Scenery Porn: Many of the interior shots of the mansion, particularly the foyer.
Shout-Out: To a number of films and books, especially horror or Haunted House ones. Of note is Joyce's quote from Shirley Jackson's The Haunting of Hill House: "Some houses are born bad."
Emery considering the possibility of killing Annie to resolve the problems is very similar to the end of "little Anthony" episode of The Twilight Zone.
Smug Snake: Professor Miller for certain. Bollinger has aspects of it as well.
Soundtrack Dissonance: The miniseries' "theme song" could be said to be the Theme from "A Summer Place". Aside from being one of Annie's favorite songs, however, it plays at various points during the supernatural happenings, is sung by April's ghost to Annie (and confused by Rachel for Annie's record player), and at the last is hummed by Joyce's ghost as the others leave and the house is slated for demolition.
Spooky Photo: While there is a painting of Ellen Rimbauer in the foyer of the house, it is never viewed as particularly ominous even with the tracking shots and the play of light and shadows on it. However, the wedding photo of the Rimbauers in the attic becomes positively Nightmare Fueleriffic when Ellen's face morphs into a fanged corpse which then lunges through the shattering glass at poor Cathy.

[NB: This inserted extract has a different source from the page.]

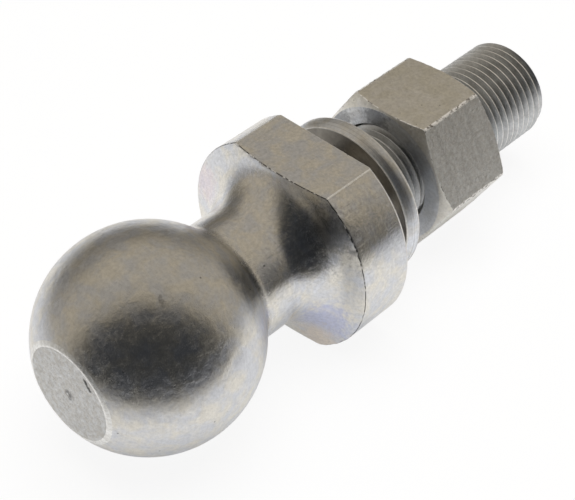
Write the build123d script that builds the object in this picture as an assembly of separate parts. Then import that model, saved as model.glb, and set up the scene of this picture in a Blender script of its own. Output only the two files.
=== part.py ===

Whispering Ghosts: Appears at various points, usually whenever Annie is communing with the house (including before she ever even gets there, when she sees a reflection of its gargoyles in her wind chimes) or the house's power is on a rise, but the most common (and disturbing) version occurs at the end of part one when all of them are standing in the front courtyard and Steve declares the house is waiting for and wants them.
Would Hurt a Child: Emery, when it looked like the only way to escape. Joyce, once Annie was broken free of the house's control.
Wouldn't Hurt a Child: Everyone else is horrified when Emery suggests knocking out or even killing Annie to allow the group to escape Rose Red.